New research shows successful founders are far older than the stereotype - dsr12
https://techcrunch.com/2018/04/10/new-research-shows-successful-founders-are-far-older-than-the-valley-stereotype/
======
hardlianotion
Previous HN comment on this paper:
[https://news.ycombinator.com/item?id=16794228](https://news.ycombinator.com/item?id=16794228)

------
superplussed
As someone that is 46 and founding only his second startup, I can say that the
wisdom and choices of how I've gone about this has felt like it's an order of
magnitude improvement over my last startup which I founded in the early 2000s.
And by this I mean, not just my choices in an absolute sense, but also
relative to the rest of the startup ecosystem (which is obviously vastly
different now).

I can draw a winding line from all of the things I've worked on over the last
20+ years, and see how they culminate in this current project. And I can draw
upon a wide array of insights and learnings I've had along the way.

But the thing that I think gets underappreciated about older founders, is that
the stakes are __immeasurably higher __. When you start something in your 20s
and 30s, you see how the current project is something you are trying on, and
you will evaluate how it fits. But failure is a learning exercise, and you
know there will be other opportunities lined up waiting.
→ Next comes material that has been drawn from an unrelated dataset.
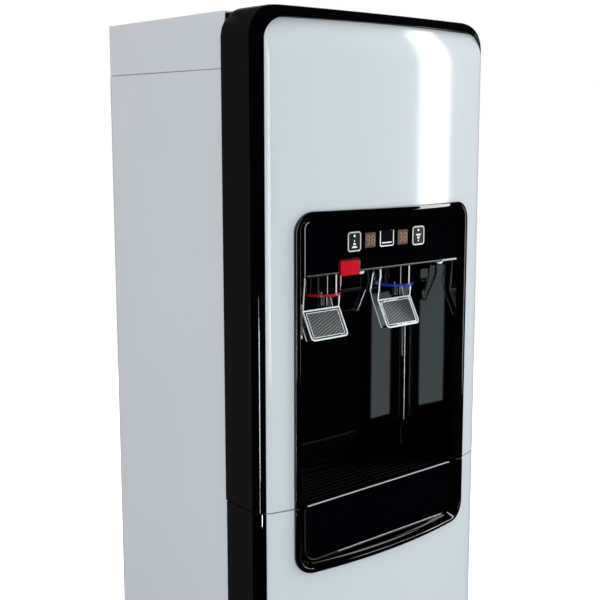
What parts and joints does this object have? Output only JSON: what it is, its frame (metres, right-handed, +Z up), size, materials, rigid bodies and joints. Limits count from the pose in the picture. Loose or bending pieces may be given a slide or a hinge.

When you start something in your mid-to-late forties, knowing that a startup
can often take 10+ years to see through to fruition, you have to consider that
this could be your last meaningful project. So you start battling not just for
success but for a sense that your life choices have added up to something
meaningful. And that you've been able to have the kind of impact that you'd
been working your whole life to have.

This might seem overly dramatic, but it's definitely the case for me. The shot
clock is ticking down, and that does amazing thing to one's sense of focus and
purpose.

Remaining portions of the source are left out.